A professor of economics and international affairs at Princeton University and Centenary Professor at the London School of Economics, Paul Krugman is the bestselling author or editor of 25 books on economics for both general and academic audiences.
His most recent book is The Return of Depression Economics and the Crisis of 2008 (2008), a substantially updated and expanded edition of an earlier book on the same subject published in 1999. Widely regarded as a prescient analysis of unregulated bubble behavior in financial markets, the original book presented the Asian financial crisis of 1997 and the Latin American financial crisis of 1998 as cautionary tales for the future of world markets. The updated edition demonstrates how the failure of market regulation permitted a similar, but much larger crisis to occur here in the United States and in the world at large. Krugman also offers a prescription for containing the crisis and preventing economic disaster.
Recent bestsellers by Krugman have included The Conscience of a Liberal (October 2007), The Great Unraveling: Losing Our Way in the New Century (2003), and Fuzzy Math: The Essential Guide to the Bush Tax Plan (2001).

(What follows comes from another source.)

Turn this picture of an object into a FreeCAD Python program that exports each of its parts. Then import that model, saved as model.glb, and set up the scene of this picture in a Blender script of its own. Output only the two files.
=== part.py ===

Krugman received the Nobel Prize in Economics for his contributions to international trade theory, specifically the dynamics of trade between industrialized countries which, he argues, is driven by consumer preference for a diverse choice of brands, and by the benefits derived by producers from ever-expanding "economies of scale." Krugman first began to articulate these ideas in a 1979 paper that was published in the Journal of International Economics.